In the US, the railroads are still running on legacy right-of-ways that date to the 19th Century in some places and were never designed for high-speed. The curves and grades are too extreme for safe travel above freeway speeds, the hard limit on most track is 70 - 80, and even that's not really possible in places where I live, like the Appalachians, too many mountains, too many curves, you'll be lucky to hit 40 most days. Also, the railroads in the US, in opposition to most of the world, are not nationalized, they're private companies and they are dedicated to freight hauling, they lease the lines for the national passenger service (Amtrak) but, again, due to the legacy nature of the track, they stopped being cutting-edge for passengers around the 1950's. US railroads accordingly dropped their passenger services in the late 60's and early 70's as unprofitable, and never looked back. So all those new suburbus and bedroom communities that grew around urban centers in the 50's? THey did so without a train station in them, trains were seen as a bygone lowtech thing, a car was liberating, you could go anywhere anytime, unbeholden to tickets, transfers and the whim of a timetable.

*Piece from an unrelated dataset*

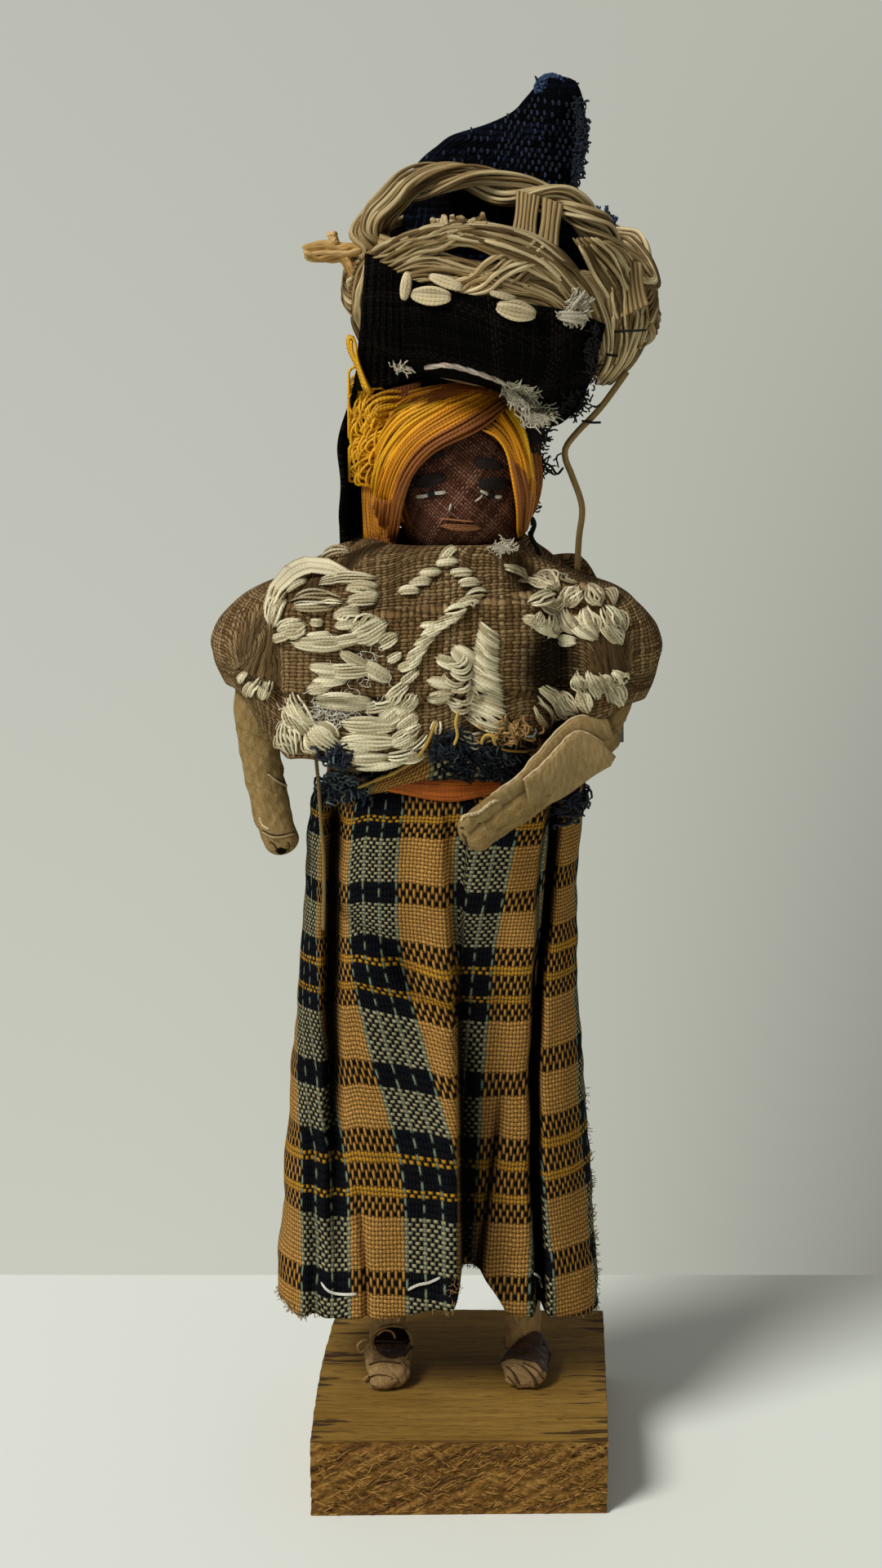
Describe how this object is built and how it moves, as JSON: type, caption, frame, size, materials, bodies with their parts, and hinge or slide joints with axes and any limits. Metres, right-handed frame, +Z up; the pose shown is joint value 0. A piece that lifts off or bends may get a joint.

To change that? The cost, economic and political to just say "imminent domain!" and nationalize the railroads AND bulldoze the thousands of people in the way of straightening out tens of thousands of miles of track? It cannot be done.

So whenever someone wants to know why we don't have a high speed passenger rail system, it's because we have reached the limit of what we can develop without starting over from scratch, because nobody bombed us to smithereens 70 years ago.

Our car craziness isn't just because we won't take a train, circumstances has made it so that we largely cannot.
For every one of these "nice things" we can't have, the answer is logistics, as you've alluded to. I might add that nationalized healthcare goes smoothly only for the homogenous Norwegians, who all look the same, talk the same and live and get sick the same, thereby making administration easier.